I’m using scikit-learn‘s NearestNeighbors with Mahalanobis distance.
from sklearn.neighbors import NearestNeighbors
nn = NearestNeighbors(
algorithm='brute',
metric='mahalanobis',
metric_params={'V': np.cov(d1)}
).fit(d1)
# Indices of 3 d1 points closest to d2 points
indices = nn.kneighbors(d2, 3)[1]
d1 and d2 are both numpy arrays of 2-element lists of numbers. e.g.:
array([[61, 35],
[61, 20],
[53, 50],
...,
[63, 70],
[39, 90],
[39, 90]])
I’ve used almost this exact code in the past, but today I’m getting the following error:
--------------------------------------------------------------------------
TypeError Traceback (most recent call last)

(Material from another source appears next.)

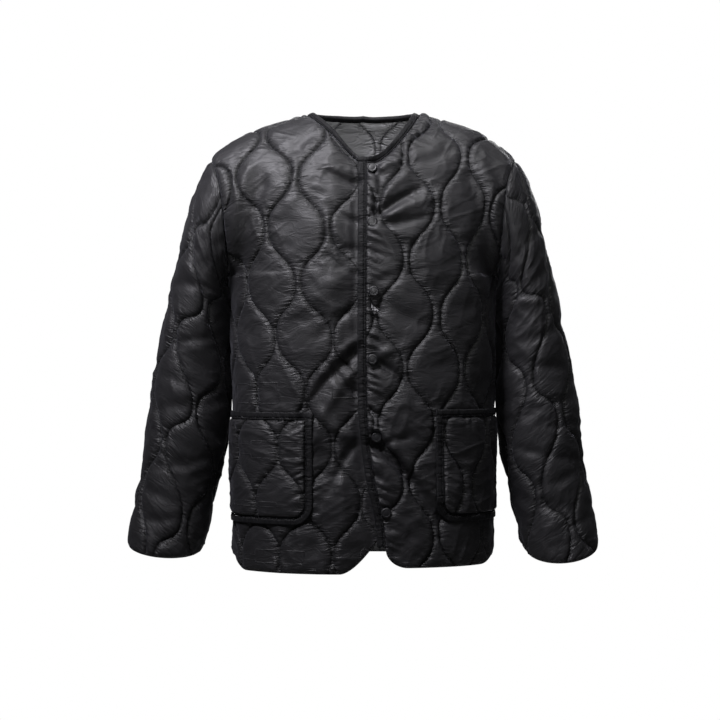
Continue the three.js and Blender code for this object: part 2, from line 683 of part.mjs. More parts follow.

/var/folders/58/sc_58r5d5wgdg06t7fd2k2sr0000gn/T/ipykernel_77488/409650633.py in <module>
6
7 # Indices of 3 d1 points closest to d2 points
----> 8 indices = nn.kneighbors(d2, 3)[1]
9
10 # Drop duplicates
~/Library/Python/3.8/lib/python/site-packages/sklearn/neighbors/_base.py in kneighbors(self, X, n_neighbors, return_distance)
703 kwds = self.effective_metric_params_
704
--> 705 chunked_results = list(pairwise_distances_chunked(
706 X, self._fit_X, reduce_func=reduce_func,
707 metric=self.effective_metric_, n_jobs=n_jobs,
~/Library/Python/3.8/lib/python/site-packages/sklearn/metrics/pairwise.py in pairwise_distances_chunked(X, Y, reduce_func, metric, n_jobs, working_memory, **kwds)
1621 else:
1622 X_chunk = X[sl]
-> 1623 D_chunk = pairwise_distances(X_chunk, Y, metric=metric,
1624 n_jobs=n_jobs, **kwds)
1625 if ((X is Y or Y is None)
~/Library/Python/3.8/lib/python/site-packages/sklearn/utils/validation.py in inner_f(*args, **kwargs)
61 extra_args = len(args) - len(all_args)
62 if extra_args <= 0:
---> 63 return f(*args, **kwargs)
64
65 # extra_args > 0
~/Library/Python/3.8/lib/python/site-packages/sklearn/metrics/pairwise.py in pairwise_distances(X, Y, metric, n_jobs, force_all_finite, **kwds)
1788 func = partial(distance.cdist, metric=metric, **kwds)
1789
-> 1790 return _parallel_pairwise(X, Y, func, n_jobs, **kwds)
1791
1792
~/Library/Python/3.8/lib/python/site-packages/sklearn/metrics/pairwise.py in _parallel_pairwise(X, Y, func, n_jobs, **kwds)
1357
1358 if effective_n_jobs(n_jobs) == 1:
-> 1359 return func(X, Y, **kwds)
1360
1361 # enforce a threading backend to prevent data communication overhead
~/Library/Python/3.8/lib/python/site-packages/scipy/spatial/distance.py in cdist(XA, XB, metric, out, **kwargs)
2952 if metric_info is not None:
2953 cdist_fn = metric_info.cdist_func
-> 2954 return cdist_fn(XA, XB, out=out, **kwargs)
2955 elif mstr.startswith("test_"):
2956 metric_info = _TEST_METRICS.get(mstr, None)
~/Library/Python/3.8/lib/python/site-packages/scipy/spatial/distance.py in __call__(self, XA, XB, out, **kwargs)
1670 # get cdist wrapper
1671 cdist_fn = getattr(_distance_wrap, f'cdist_{metric_name}_{typ}_wrap')
-> 1672 cdist_fn(XA, XB, dm, **kwargs)
1673 return dm
1674
TypeError: cdist_mahalanobis_double_wrap() takes at most 4 arguments (5 given)
Any tips on how to resolve this would be wildly appreciated! Thanks!
Advertisement
Answer
change 'V' to 'VI', maybe this help:
from sklearn.neighbors import NearestNeighbors
import numpy as np
nn = NearestNeighbors(
algorithm='brute',
metric='mahalanobis',
metric_params={'VI': np.cov(d1)}
).fit(d1)
# Indices of 3 d1 points closest to d2 points
indices = nn.kneighbors(d2, 3)[1]